The only thing left was to crank up the gas grill.

Yes, well . . 

When you open a grill and discover the bottom shelf has fallen out and rust dust fills half of the gas jets, it is a sign that the grill should probably be replaced. If there is any doubt, the presence of a vacated bird's nest pretty much clinches it, especially when bird poo has cemented the nest to the remaining jets.

Fortunately, we started early enough in the day that there was time to roll the old grill out of sight and head for the nearest barbecue supply store. This was before the Internet let our fingers do a different kind of walking. A quick Yellow Pages consult and a few calls later we located a couple of places in the vicinity that were still open.

Bye-bye, nap.

Now, I'm all about low-rent shopping, as in Sears or Lowe's or Home Depot. Hell, Big Lots. Better yet, I would have been happy with one of those big things made from cut-up oil drums. But that would take us back to the wood-and charcoal scene that Molly was determined to avoid.

Anyway, Miz Molly is already guiding Truck Bob in the general direction of some high-end store where, if barbecue grills were cars, the one with the lowest price tag would have been a Saab convertible.

Girlfriend is determined to cook with gas. She already has a propane tank. She's used to gas. It's her dime. Gas it is.
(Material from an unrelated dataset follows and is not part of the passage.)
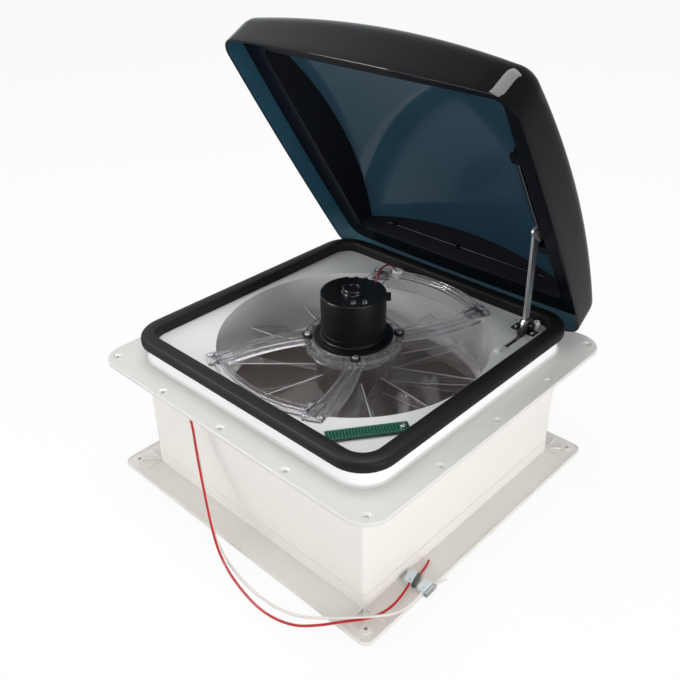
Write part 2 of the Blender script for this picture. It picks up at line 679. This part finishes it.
# %% Inner panel of the lid
panel_half, panel_rings, panel_thick = (152.0, 152.0), 30, 2.5
panel_edge = drawn_in(panel_half, frame_corner, 0)
under = [raised(panel_edge * share, ball_height(panel_edge * share, liner_crown, liner_sphere))
         for share in np.linspace(0, 1, panel_rings)]
over = [row + np.array((0, 0, panel_thick)) for row in under[::-3]]
skin("lid_panel", [(opened(np.stack(under + over)), False, True, False, 0)], "lid", "liner_teal",
     replaces=("lid_liner",))

# %% [markdown]
# The seal is a soft profile carried round the curb: broad crowned top, bulging outer side,
# tighter inner edge and the slot that grips the curb wall.

# %% Seal
curb_half, curb_corner = 180.0, 34.0
curb_loop, curb_out = rounded(curb_half, curb_half, curb_corner, along=24, round_steps=14)
seal_profile = ([(4.6, 25.4)] + corner_arc((4.7, 26.9), 1.5, -60, 0, 3)
                + [(6.35, 28.4), (6.4, 30.0)]
                + corner_arc((0.6, 31.6), 5.8, 0, 78, 8)
                + [(-2.6, 37.85), (-5.4, 37.95), (-8.0, 37.6)]
                + corner_arc((-9.3, 34.8), 2.7, 80, 180, 7)
                + [(-12.0, 28.0), (-11.8, 24.5), (-3.1, 24.5)]
                + [(-3.1, 32.6), (0.1, 32.6), (0.1, 25.6)])
skin("seal_ring", [(carried(curb_loop, curb_out, seal_profile), True, True, False, 0)],
     "housing", "seal_rubber", replaces=("curb_seal",), sharp=50.0)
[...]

We enter and I head straight for the corner with a big red “Sale” banner over it. “Sale”: almost one of my favorite four-letter words. The unit I spy has three shelves inside and three knobs that will register “high,” “medium,” and “low.” There's even a shelf on one side for warming sauce, and another on the other side for utensils and other grill-related stuff, like beer. It's perfect.